64-Q16 took 173 seconds, using 638MB of ram.
32-Q16 took 186 seconds, using 638MB of ram.
32-Q8 took 185 seconds, using 322MB of ram.

All those values reproduced with no change at all when rerun in a different sequence.

I don't have exact times for 64-Q16 and 32-Q16 on Linux handy, but as far as I recall, Linux 32-Q16 was much slower than Windows 32-Q16 and Linux 64-Q16 was MUCH slower than even Linux 32-Q16.

On Windows, convert was definitely using just one of the cores of a slow quad core CPU. On Linux, I thought it was using both cores of a faster dual core CPU (in which case slower total time would mean more than twice as slow CPU time) but I'm not sure about both cores and H_TeXMeX_H posted info above saying his copy only used one core.

So in Windows, 64-Q16 is faster than 32-Q16 as it ought to be. So whatever the build issue is with 64-Q16, it is just in Linux.

But why isn't 64 bit faster by a larger margin?

Why is the memory use the same between 64-Q16 and 32-Q16? 64-Q16 should need slightly more memory. And what is all that memory for anyway? 10368x7776 is just 120,932,352 pixels. So it is using over five bytes per pixel (two copies at two bytes per pixel plus ? overhead?).

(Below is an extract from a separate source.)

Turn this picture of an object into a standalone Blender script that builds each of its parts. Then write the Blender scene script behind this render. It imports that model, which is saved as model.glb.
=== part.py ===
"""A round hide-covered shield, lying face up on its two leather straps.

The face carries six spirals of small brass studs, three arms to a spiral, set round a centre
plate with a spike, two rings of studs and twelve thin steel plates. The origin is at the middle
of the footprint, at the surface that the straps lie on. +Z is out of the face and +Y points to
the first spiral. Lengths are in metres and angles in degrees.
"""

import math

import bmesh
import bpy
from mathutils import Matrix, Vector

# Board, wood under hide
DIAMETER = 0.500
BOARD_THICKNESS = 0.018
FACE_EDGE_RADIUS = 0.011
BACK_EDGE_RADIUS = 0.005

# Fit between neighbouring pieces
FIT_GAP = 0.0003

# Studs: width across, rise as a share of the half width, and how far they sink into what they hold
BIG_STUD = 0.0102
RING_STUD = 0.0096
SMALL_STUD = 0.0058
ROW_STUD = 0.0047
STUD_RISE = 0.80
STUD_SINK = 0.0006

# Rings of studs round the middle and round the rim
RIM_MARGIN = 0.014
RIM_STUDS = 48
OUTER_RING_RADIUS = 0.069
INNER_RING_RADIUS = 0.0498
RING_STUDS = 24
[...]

Then why is the Q8 memory so little above half the Q16 memory? Q8's raw pixel storage would be half of Q16's, but all that overhead should be the same between 32-Q8 and 32-Q16. 322MB is too close to half of 638MB to allow for significant overhead.

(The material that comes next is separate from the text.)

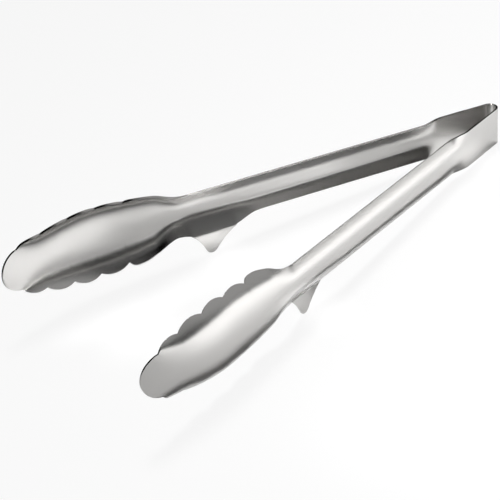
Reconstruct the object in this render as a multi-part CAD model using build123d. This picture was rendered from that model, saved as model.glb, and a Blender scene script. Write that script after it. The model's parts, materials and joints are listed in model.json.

Most unreasonable: Why is the execution time of 32-Q8 just one second faster than 32-Q16? Any interesting activity on that 322MB of ram is going to be dominated by cache misses. The 32-Q16 version should have the same pattern of access but need to load twice as many cache lines to resolve the misses (because it is accessing 16 bit values instead of 8 bit). Also, both the 32 bit and 64 bit x86 architecture have cleaner instructions for both 8bit and 32bit values than for 16bit, so that should give Q16 a further disadvantage. It just makes no sense that all that adds up to 1 second out of 186 seconds.